Both of his parents died in the next few years. He says he never kept in touch with many of his relatives. For the first time in his life, Braunstein was alone.
But not for long.
"The Strates family just took me in and made me one of their own," he says. "I couldn't have ever asked for a better arrangement. It was like I had a family again."
Within months, Braunstein became one of the primary people in Strates' public relations department. For him, it was the best of both worlds: he could be his own boss, and he was constantly entertaining.
Braunstein started dating Frances Osulky, who operated the booth famous for its duck pond. One date led to another, and at the end of the season, Frances asked Braunstein to drive her from the fair in Hamburg to her parents' home in Toronto. On the way, they got married.
"A lot of people couldn't believe it, but we didn't plan it at all," he says. "We just got to talking, and decided it was the best decision. That was a beautiful time."
Braunstein pauses and stares into the distance. For a moment, it seems his mind is elsewhere. "Well, she died in 1963." He looks away. "She was something else."
Braunstein didn't stay single for long. Today, his "girlfriend" is a 76-year-old widow from Orlando named Soni Weiner. Mrs. Weiner doesn't like carnivals, but the two see each other for the five months of every year that Braunstein is home.

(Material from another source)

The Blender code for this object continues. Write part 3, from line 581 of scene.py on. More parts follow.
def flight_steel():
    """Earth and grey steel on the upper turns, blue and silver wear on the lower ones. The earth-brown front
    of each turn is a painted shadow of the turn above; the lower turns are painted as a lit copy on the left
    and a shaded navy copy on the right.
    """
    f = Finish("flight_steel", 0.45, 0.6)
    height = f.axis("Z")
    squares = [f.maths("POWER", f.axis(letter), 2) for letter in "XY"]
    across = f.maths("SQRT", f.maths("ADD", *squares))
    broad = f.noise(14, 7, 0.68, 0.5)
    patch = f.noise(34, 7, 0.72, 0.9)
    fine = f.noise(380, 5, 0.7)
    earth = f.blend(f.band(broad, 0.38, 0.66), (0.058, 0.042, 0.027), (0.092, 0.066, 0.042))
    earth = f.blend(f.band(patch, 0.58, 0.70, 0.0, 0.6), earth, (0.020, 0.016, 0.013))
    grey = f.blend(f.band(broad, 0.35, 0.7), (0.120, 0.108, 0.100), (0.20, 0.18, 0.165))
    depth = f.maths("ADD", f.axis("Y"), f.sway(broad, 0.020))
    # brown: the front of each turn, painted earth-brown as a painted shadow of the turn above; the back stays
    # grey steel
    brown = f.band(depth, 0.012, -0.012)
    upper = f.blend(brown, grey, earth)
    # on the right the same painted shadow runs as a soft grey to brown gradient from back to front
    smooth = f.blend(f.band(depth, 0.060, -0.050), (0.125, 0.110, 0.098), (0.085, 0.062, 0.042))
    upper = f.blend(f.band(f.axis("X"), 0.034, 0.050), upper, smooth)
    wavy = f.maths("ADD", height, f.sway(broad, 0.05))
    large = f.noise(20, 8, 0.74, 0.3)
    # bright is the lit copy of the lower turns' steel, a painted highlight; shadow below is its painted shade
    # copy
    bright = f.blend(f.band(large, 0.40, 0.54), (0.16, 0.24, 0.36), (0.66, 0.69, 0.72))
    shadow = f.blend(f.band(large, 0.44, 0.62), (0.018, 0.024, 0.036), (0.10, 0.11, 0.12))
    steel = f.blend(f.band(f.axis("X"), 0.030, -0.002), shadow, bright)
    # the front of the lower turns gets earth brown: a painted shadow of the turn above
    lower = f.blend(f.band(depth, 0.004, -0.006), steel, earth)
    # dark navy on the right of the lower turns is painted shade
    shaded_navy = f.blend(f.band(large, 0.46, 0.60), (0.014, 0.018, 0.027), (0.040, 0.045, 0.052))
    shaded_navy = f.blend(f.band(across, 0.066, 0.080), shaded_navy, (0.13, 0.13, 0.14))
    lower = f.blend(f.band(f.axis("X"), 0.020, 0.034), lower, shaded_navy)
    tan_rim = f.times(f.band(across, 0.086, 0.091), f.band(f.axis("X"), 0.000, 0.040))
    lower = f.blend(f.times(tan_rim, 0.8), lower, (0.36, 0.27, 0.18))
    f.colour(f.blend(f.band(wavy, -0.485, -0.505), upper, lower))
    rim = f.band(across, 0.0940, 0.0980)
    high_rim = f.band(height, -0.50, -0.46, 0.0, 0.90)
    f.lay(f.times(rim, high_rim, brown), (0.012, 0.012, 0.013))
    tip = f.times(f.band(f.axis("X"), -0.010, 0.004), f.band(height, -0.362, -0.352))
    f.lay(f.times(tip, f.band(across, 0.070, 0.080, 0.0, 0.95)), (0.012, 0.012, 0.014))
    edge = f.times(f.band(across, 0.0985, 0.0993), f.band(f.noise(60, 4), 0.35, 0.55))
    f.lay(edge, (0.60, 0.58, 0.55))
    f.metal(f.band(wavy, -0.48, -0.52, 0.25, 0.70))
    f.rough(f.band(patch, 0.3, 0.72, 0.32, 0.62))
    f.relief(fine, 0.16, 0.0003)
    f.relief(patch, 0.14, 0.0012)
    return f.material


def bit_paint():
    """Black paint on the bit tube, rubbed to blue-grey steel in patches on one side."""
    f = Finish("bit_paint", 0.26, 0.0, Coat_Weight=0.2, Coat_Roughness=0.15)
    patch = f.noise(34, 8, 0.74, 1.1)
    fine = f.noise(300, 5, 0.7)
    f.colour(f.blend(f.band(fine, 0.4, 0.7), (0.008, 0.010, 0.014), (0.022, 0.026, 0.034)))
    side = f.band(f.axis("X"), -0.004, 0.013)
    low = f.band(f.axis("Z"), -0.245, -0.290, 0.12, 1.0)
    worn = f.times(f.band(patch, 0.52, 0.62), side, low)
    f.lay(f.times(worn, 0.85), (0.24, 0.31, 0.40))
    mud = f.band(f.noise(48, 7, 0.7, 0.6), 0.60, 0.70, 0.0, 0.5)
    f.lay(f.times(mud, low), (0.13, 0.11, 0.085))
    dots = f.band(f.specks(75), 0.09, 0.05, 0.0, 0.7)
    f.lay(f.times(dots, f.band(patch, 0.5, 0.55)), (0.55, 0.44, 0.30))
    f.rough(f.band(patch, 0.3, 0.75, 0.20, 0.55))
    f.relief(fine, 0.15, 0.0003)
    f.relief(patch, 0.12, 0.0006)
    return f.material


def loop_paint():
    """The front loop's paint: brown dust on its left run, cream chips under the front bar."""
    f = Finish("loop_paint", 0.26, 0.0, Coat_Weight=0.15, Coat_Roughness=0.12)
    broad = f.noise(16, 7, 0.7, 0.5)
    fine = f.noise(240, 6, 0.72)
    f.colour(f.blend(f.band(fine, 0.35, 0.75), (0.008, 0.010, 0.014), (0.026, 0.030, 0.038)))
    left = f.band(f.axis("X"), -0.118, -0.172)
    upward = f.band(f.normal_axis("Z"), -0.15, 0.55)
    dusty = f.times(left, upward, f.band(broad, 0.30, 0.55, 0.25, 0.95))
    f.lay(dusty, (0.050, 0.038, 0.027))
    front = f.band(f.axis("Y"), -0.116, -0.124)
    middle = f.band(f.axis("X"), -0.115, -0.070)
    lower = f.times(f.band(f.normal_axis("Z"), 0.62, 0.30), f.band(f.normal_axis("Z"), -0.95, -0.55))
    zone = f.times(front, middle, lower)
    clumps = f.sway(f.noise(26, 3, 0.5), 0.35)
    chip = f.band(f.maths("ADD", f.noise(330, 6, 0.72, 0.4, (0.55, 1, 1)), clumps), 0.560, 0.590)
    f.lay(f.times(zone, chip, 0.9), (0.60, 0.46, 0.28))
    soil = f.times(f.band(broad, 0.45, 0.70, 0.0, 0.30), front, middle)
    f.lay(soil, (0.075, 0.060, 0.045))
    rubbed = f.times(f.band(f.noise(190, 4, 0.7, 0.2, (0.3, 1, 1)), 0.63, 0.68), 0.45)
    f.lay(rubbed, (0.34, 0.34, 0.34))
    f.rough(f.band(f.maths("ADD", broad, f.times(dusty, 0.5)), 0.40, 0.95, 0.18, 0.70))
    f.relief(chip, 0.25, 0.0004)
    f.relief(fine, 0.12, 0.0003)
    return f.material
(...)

He says the job itself makes up for the seven months he must spend away from his Orlando apartment and from his friends there.
"People call me a dreamer, and stumbling across the job was definitely a dream come true," Braunstein says, tapping a tiny "Strates Shows, Inc.," lapel pin. "Sure there are things about this job that aren't ideal, but I wouldn't want to be anywhere else. And by now, I've been here so long, I wouldn't know what to do with myself anywhere else."